Are you considering a balance transfer but have no idea how long it will take?
Perhaps you are looking to shift through some of your credit card debt and want a balance transfer to shave your interest rates and make some headway but have no idea where to begin or how long it will all take.
Whatever your reason is, we understand how stressful and confusing the world of credit cards and balance transfers can be, especially if you are new to it all.
It leaves even the best of us with headaches and numbers running behind our eyes, feeling tired and frustrated.
Well, no more! Today we are here to find out how long a balance transfer takes and answer your other burning questions about balance transfers.
Keep reading to find out everything you need to know!

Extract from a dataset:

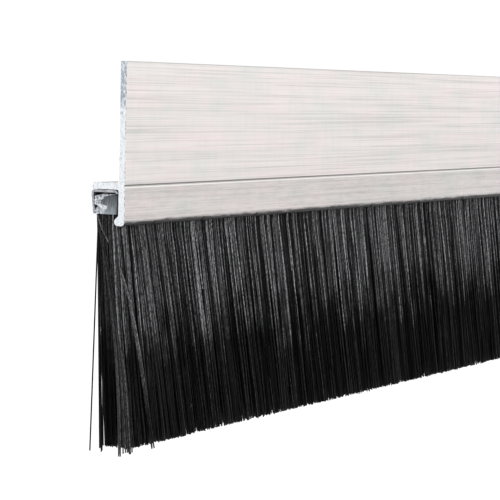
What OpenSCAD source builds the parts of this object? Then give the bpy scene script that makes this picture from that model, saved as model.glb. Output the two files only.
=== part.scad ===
// Brush door sweep: an extruded aluminium holder that is fixed to a door by its flange,
// and a steel-backed strip brush that sits under the holder's web.
//
// Frame: X runs along the sweep, +Y points at the door, +Z is up.
// The origin is the centre of the flange's back face, which lies on the door.
// Every profile below is drawn as [y, z] and then run along X.

/* [Sweep] */
// Length of the sweep, the width of a 36 inch door leaf
sweep_len = 914; // [300:1:1200]

/* [Holder] */
// Height of the whole holder, from the flange's top to the bead's bottom
holder_h = 41.4; // [41:0.1:48]
// Height of the flange above the web
flange_h = 30.5; // [20:0.1:31]
// Thickness of the flange
flange_t = 1.8; // [1.2:0.1:2.4]
// Depth of the web, from the front face to its back edge
web_depth = 9.8; // [9.6:0.1:12]
// Thickness of the web
web_t = 1.8; // [1.4:0.1:2]
// Thickness of the front leg
leg_t = 1.9; // [1.4:0.1:2]
// Width of the bead at the leg's foot, from the front face to its inner tip
bead_w = 3.1; // [2.4:0.1:3.2]
// Diameter of the bead's round tip
bead_d = 2.1; // [1.6:0.1:2.2]
// Radius of the leg's front lower corner
foot_r = 1.1; // [0.5:0.1:1.4]
// Radius of the fillet between the flange and the web
corner_r = 1.1; // [0.4:0.1:1.4]
// Radius on the web's upper back edge
web_edge_r = 1.1; // [0.4:0.1:1.2]
// Width of the V groove in the front face, level with the web
groove_w = 0.6; // [0.3:0.1:0.8]
// Depth of the V groove
groove_d = 0.3; // [0.1:0.05:0.4]

/* [Brush strip] */
// Width of the folded steel channel across its closed back
strip_w = 8; // [7.4:0.1:8.4]
// Height of the channel
strip_h = 6.1; // [6:0.05:6.3]
// Thickness of the channel's sheet
strip_t = 0.6; // [0.5:0.05:0.7]
// Outer radius of the channel's two folds
strip_r = 0.9; // [0.75:0.05:1]
// How far each wall is pinched in at the mouth
strip_pinch = 0.55; // [0.2:0.05:0.6]
// Diameter of the core wire that the filaments are folded over
wire_d = 1.8; // [1.4:0.1:2]
// Running gap between the channel and the holder
slide_gap = 0.1; // [0.05:0.01:0.15]

/* [Bristles] */
// Height of the curtain that shows below the channel's mouth
free_len = 60.4; // [40:0.1:80]
// Thickness of the curtain at its tips
tip_t = 9; // [6:0.1:12]
// Number of runs that the curtain is divided into along its length
run_count = 10; // [4:1:20]

/* [Hidden] */
RUN_NAMES = [for (i = [1:run_count]) str("bristles_", i < 10 ? "0" : "", i)];

$fn = 48;
cut = 0.5;                  // how far a cutter runs past the face that it cuts
edge_r = 0.3;               // small radius on the extrusion's free edges
inner_r = 0.4;              // fillet under the web, where the leg starts
fold_layer = 1;             // filaments packed between the wire and the channel's back
neck_half = 2.6;            // half the thickness of the pack where it passes the bead
neck_gap = 0.3;             // clearance of the pack from the bead's tip
cup_gap = 0.2;              // clearance round the curtain's rounded head
hinge_drop = 0.4;           // the flex axis lies this far below the bead
arc_steps = 6;              // facets in a fold of the sheet
bead_slope = 50;            // the bead's upper side leaves its round tip at this angle, in degrees
groove_share = 0.4;         // the groove lies this share of the web's thickness below its top

front_y = -flange_t;
leg_y = front_y + leg_t;
web_top = -flange_h / 2;
web_bottom = web_top - web_t;
holder_top = flange_h / 2;
bead_bottom = holder_top - holder_h;
groove_z = web_top - groove_share * web_t;
bead_r = bead_d / 2;
bead_c = [front_y + bead_w - bead_r, bead_bottom + bead_r];

strip_front = leg_y + slide_gap;
strip_mid = strip_front + strip_w / 2;
strip_top = web_bottom - slide_gap;
mouth_z = strip_top - strip_h;
wire_z = strip_top - strip_t - fold_layer - wire_d / 2;

neck_front = front_y + bead_w + neck_gap;
flex_y = neck_front + neck_half;
flex_z = bead_bottom - hinge_drop;
tip_z = mouth_z - free_len;
run_len = sweep_len / run_count;

// Points of an arc round c, from angle a0 to angle a1
function arc(c, r, a0, a1, steps = arc_steps) =
    [for (i = [0:steps]) let (a = a0 + (a1 - a0) * i / steps) c + r * [cos(a), sin(a)]];

// Half the channel's width at height z, on the outside of its pinched wall
function wall_half(z) =
    strip_w / 2 - strip_pinch * (strip_top - strip_r - z) / (strip_h - strip_r);

// Outline of the channel, moved in from its outside by inset and open down to z
function channel_points(inset, z) = concat(
    [[strip_mid + wall_half(z) - inset, z]],
    arc([strip_mid + strip_w / 2 - strip_r, strip_top - strip_r], strip_r - inset, 0, 90),
    arc([strip_mid - strip_w / 2 + strip_r, strip_top - strip_r], strip_r - inset, 90, 180),
    [[strip_mid - wall_half(z) + inset, z]]
);

// Runs a [y, z] profile along X, centred on x
module run_along(len, x = 0) {
    translate([x - len / 2, 0, 0])
        rotate([90, 0, 90])
            linear_extrude(height = len)
                children();
}

// A bar of size [w, h] with its corner at [y, z] and all four corners rounded
module bar(y, z, w, h, r) {
    translate([y + r, z]) square([w - 2 * r, h]);
    translate([y, z + r]) square([w, h - 2 * r]);
    for (cy = [y + r, y + w - r], cz = [z + r, z + h - r])
        translate([cy, cz]) circle(r);
}

// The fillet in an inside corner at [y, z], whose open side lies towards [side_y, side_z]
module fillet(y, z, r, side_y, side_z) {
    difference() {
        translate([y + (side_y < 0 ? -r : 0), z + (side_z < 0 ? -r : 0)]) square(r);
        translate([y + side_y * r, z + side_z * r]) circle(r);
    }
}

// The front leg with its bead. The bead's upper side slopes up to the leg's back face
function leg_points() = let (touch = bead_c + bead_r * [cos(bead_slope), sin(bead_slope)]) concat(
    [[front_y, web_bottom + web_t / 2]],
    arc([front_y + foot_r, bead_bottom + foot_r], foot_r, 180, 270),
    arc(bead_c, bead_r, 270, 360 + bead_slope, 2 * arc_steps),
    [[leg_y, touch[1] + (touch[0] - leg_y) / tan(bead_slope)], [leg_y, web_bottom + web_t / 2]]
);

// The extrusion: flange, web, front leg and the bead at the leg's foot
module holder_profile() {
    difference() {
        union() {
            bar(front_y, web_bottom, flange_t, flange_h + web_t, edge_r);
            bar(front_y, web_bottom, web_depth, web_t, edge_r);
            polygon(leg_points());
            fillet(0, web_top, corner_r, 1, 1);
            fillet(leg_y, web_bottom, inner_r, 1, -1);
        }
        fillet(front_y + web_depth, web_top, web_edge_r, -1, -1);
        translate([front_y, groove_z])
            polygon([[0, groove_w / 2], [groove_d, 0], [0, -groove_w / 2],
                [-cut, -groove_w / 2], [-cut, groove_w / 2]]);
    }
}

module holder() {
    color("gainsboro") run_along(sweep_len) holder_profile();
}

// The folded galvanised sheet that grips the filaments
module strip_channel() {
    color("silver")
        run_along(sweep_len)
            difference() {
                polygon(channel_points(0, mouth_z));
                polygon(channel_points(strip_t, mouth_z - cut));
            }
}

module core_wire() {
    color("dimgray")
        run_along(sweep_len)
            translate([strip_mid, wire_z]) circle(wire_d / 2);
}

// The filaments inside the channel, folded over the wire, and the pack down past the bead
module filament_roots() {
    color([0.08, 0.08, 0.09])
        run_along(sweep_len)
            difference() {
                union() {
                    polygon(channel_points(strip_t, mouth_z));
                    translate([flex_y - neck_half, flex_z])
                        square([2 * neck_half, mouth_z - flex_z]);
                }
                translate([strip_mid, wire_z]) circle(wire_d / 2);
                translate([flex_y, flex_z]) circle(neck_half + cup_gap);
            }
}

// One run of the free curtain, with a round head centred on the axis that it flexes about
module bristle_run(index) {
    color([0.05, 0.05, 0.055])
        run_along(run_len, (index + 0.5) * run_len - sweep_len / 2)
            polygon(concat(
                arc([flex_y, flex_z], neck_half, 0, 180, 2 * arc_steps),
                [[strip_mid - tip_t / 2, tip_z], [strip_mid + tip_t / 2, tip_z]]
            ));
}

holder();
strip_channel();
core_wire();
filament_roots();
for (i = [0:run_count - 1])
    bristle_run(i);
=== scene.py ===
"""Looks of the brush door sweep: mill-finish holder, sheared steel strip, wire and loose filaments.

Frame: metres, X along the sweep, +Y towards the door, +Z up. The near end is the one at -X.
"""
import bpy
import math
import numpy as np
from mathutils import Matrix, Vector


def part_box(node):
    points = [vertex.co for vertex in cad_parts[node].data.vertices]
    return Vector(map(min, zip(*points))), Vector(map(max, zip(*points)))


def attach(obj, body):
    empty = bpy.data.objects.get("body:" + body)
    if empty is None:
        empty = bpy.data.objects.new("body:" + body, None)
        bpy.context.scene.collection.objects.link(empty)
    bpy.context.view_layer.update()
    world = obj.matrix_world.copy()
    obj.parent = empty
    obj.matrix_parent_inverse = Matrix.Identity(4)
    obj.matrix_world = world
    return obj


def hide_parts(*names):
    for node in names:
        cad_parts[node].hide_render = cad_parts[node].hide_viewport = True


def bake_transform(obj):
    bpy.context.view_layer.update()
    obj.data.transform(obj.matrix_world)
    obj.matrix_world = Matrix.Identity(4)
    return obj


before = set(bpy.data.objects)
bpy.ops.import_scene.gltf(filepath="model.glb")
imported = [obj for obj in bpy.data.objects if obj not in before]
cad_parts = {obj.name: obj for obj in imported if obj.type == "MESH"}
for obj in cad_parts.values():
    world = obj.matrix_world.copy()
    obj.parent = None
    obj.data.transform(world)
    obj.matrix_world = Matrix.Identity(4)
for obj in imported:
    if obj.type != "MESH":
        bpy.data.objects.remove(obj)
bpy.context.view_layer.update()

MM = 0.001

# ---------------------------------------------------------------- sizes, in metres

holder_lo, holder_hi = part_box("holder")
strip_lo, strip_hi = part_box("strip_channel")
wire_lo, wire_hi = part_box("core_wire")
curtain_lo, curtain_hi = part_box("bristles_01")

END_NEAR, END_FAR = holder_lo.x, holder_hi.x
LENGTH = END_FAR - END_NEAR
FRONT, TOP = holder_lo.y, holder_hi.z
WEB_BACK, BEAD_BOTTOM = holder_hi.y, holder_lo.z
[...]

What Is A Balance Transfer?
Let’s have a quick recap for those in the room that need it! A balance transfer allows you to transfer the balance from your existing credit or store card to another card.
Typically, this is done when your current credit card has high interest rates that you incur when you don’t pay the full balance on your credit card.
Transferring your balance to a card with low or zero interest rates can help to save you money in the long run. Instead of adding interest every month, you can focus on paying off your balance only, cutting down your debt as you go.
Most cards will offer a 0% balance transfer and then low or no interest for a set amount of time, for example, 12 or 18 months. After this time, you can again make a balance transfer.
Moving your balance around like this can help avoid incurring interest charges while hacking away at debt and improving your credit score.
Now that we have covered what a balance transfer is let’s look at how long they usually take!
How Long Does A Balance Transfer Take?
Let’s get straight into it! Typically, a balance transfer will take five to seven days, but it can take much longer depending on the card company.
Some credit card providers like Barclays will take up to 21 days for the balance transfer.
The timeline for the balance transfer should be clearly stated when you apply for the balance transfer. It’s always best to allow plenty of time for the balance transfer, just in case there are any bumps along the road.
Now, you might be wondering why there is such a time difference between these balance transfers? It’s mainly down to the way balance transfers are done as credit card companies approach them differently.
Some companies complete the transfer electronically and are usually the fastest. They will still consider the application carefully, meaning that your credit and financial situation will be checked.
The new credit card company needs to check that you’re able to make repayments – it’s usually a quick process and nothing to worry about!
Other companies will issue balance transfer checks directly to the account holder, which you then mail to the other credit cards you are paying off.
This process takes a little longer while you wait for the post and the decision to be made, but the credit card company will update you regularly.
A balance transfer can take a little longer at busier periods, so it’s best to allow at least three weeks, but note that it can take up to six weeks.
You can find out how long a balance transfer will take on the credit card company’s website or comparison sites.
Sites like Experian let you filter balance transfers by how long they take, too, so you can find one quickly when you need it!
Is There A Fee On Balance Transfers?
While you can find some credit cards that come with a 0% balance transfer fee, they aren’t always available. In these cases, there will usually be a 3% or 5% balance transfer fee.
For small amounts, that won’t be a lot, but if you are transferring a larger sum, the fee can mount up!
When considering if a balance transfer is worth it for you, work out how much the balance transfer fee will be. Usually, it works out as less than the current interest rate your credit card is charging, meaning that it’s worth having a balance transfer.
However, if there are only a few months left on your credit card to pay the debt, it’s not usually worth paying the balance transfer fee.
Instead, it might be worth speaking to your current credit card provider to see if they can do anything to adjust your interest rate to help get the balance cleared; after all, it’s in both of your best interests!
It’s worth checking on comparison sites to find credit cards with no balance transfer fees and 0% APR. for the ideal balance transfer card; you want a 0% APR introductory offer and lower APR than your current card.
Ideally, you will want a 0% APR period of over six months to allow you to cut through your balance without the extra interest being added on.
And just like that, we have come to the end of our balance transfer journey today. As you can see, a balance transfer will take roughly five to seven days. It can take a little longer depending on the card issuer, but this should be made clear to you when you apply for your balance transfer.
Most people will receive their balance transfer in less than 21 days, allowing you to save money on interest charges and get your credit card balance reduced quicker than before. Remember that if you encounter any difficulties or are worried about your finances, speak to a financial advisor or another expert.
They can offer you tailored advice and help to consolidate other debts and alleviate some of your stress. Remember that you don’t need to worry about money alone; there is always a way out and people to help.